Seeing all the reaction following the release of the Commodity Futures Trading Commission’s report on “Commodity Swap Dealers and Index Traders,” I felt like a slacker. Here I had barely cracked the report when a half dozen or so groups had commented on the report.
But of course that has been the problem all along — various factions had formed an opinion and were merely looking for validation of that opinion, like when a congressional committee criticized the timing of an interim report and accused the CFTC of playing politics. The report did not match their view that speculators were the cause of high energy prices.

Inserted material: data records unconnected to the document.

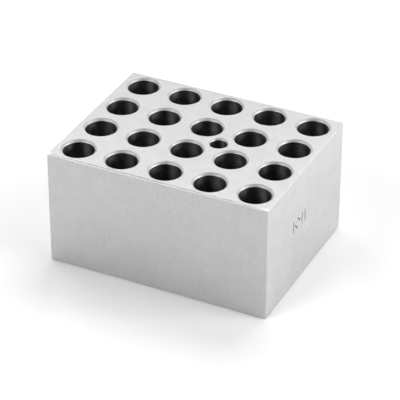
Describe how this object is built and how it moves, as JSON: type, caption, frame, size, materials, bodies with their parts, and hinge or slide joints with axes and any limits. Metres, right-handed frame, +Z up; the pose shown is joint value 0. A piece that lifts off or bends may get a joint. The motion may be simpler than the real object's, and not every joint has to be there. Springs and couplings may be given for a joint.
{
  "type": "dry block heater block",
  "caption": "Solid aluminium heating block with a grid of countersunk blind wells for round tubes and one slimmer thermometer well between them; it drops into a dry block heater.",
  "frame": {"origin": "centre of the block's bottom face", "axes": "+Z up out of the wells, +X along the long side, -Y towards the long front face"},
  "size_m": [0.095, 0.0734, 0.05],
  "materials": {
    "block_aluminium": "bead-blasted matt aluminium outside with machined bevels and countersinks, bored wells inside"
  },
  "bodies": {
    "root": {"block": "block_aluminium"}
  },
  "joints": []
}
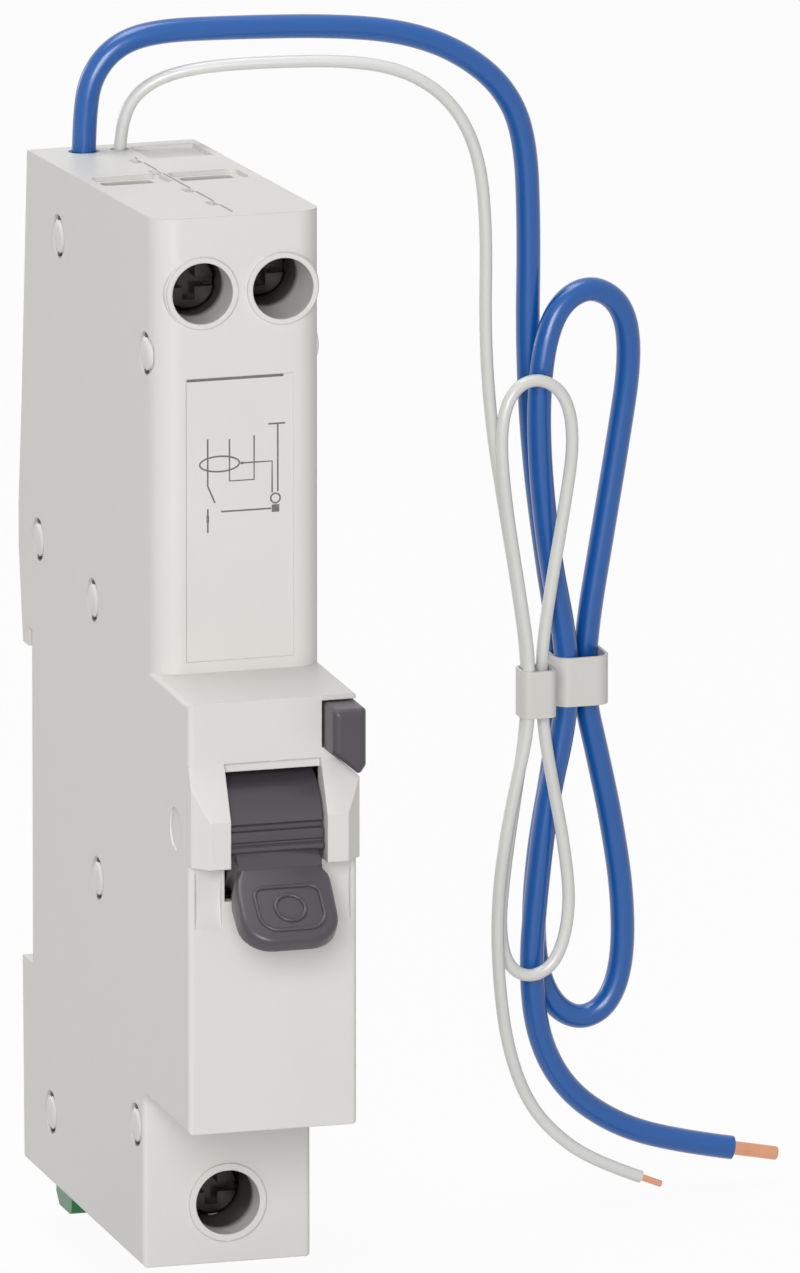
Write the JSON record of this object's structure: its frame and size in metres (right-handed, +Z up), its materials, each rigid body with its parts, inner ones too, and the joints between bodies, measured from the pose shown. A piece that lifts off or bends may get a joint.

This past June, the CFTC, under increasing pressure from various congressional committees, initiated a special call to swap dealers involved in commodities and commodity index funds requiring them to provide data regarding their total futures and OTC commodities trading. It also required them to categorize the activities of their customers.
The survey’s goal was to get a better handle on the size and scope of trading both on exchange and in the OTC space as well as a better understanding of who was doing the trading and to what extent the use of swaps have allowed speculative position limits to be bypassed.
The CFTC has maintained throughout the past several months that it did not see evidence that activity of index funds were the cause for the spikes in energy prices as many in Congress contended. And the report notes that “the aggregate long positions of commodity index participants in New York Mercantile Exchange crude oil declined by 45,000 contracts the first six months of the year. The notional value of those positions increased because of the huge run up in prices.”
Richard H. Baker, president and CEO of the Managed Funds Association and a spokesman for the Coalition to Protect Competitive Markets, stated in a release, “The CFTC report refutes the notion that investor participation in the commodity markets has caused the rise in oil prices.”
The CFTC made eight preliminary recommendations based on their findings in the report. While many of the recommendations, such as increasing staffing and resources for the commission, creating a new category for swap dealers and publishing a report on swap dealer activity are not new or controversial, others go further. One recommendation included reviewing whether to eliminate “bona fide” hedge exemptions for swap dealers. It also recommended creating new limited risk management exemptions, reviewing swap dealer independence and encouraging clearing of OTC transactions.
As for us, we are going to read the report more carefully.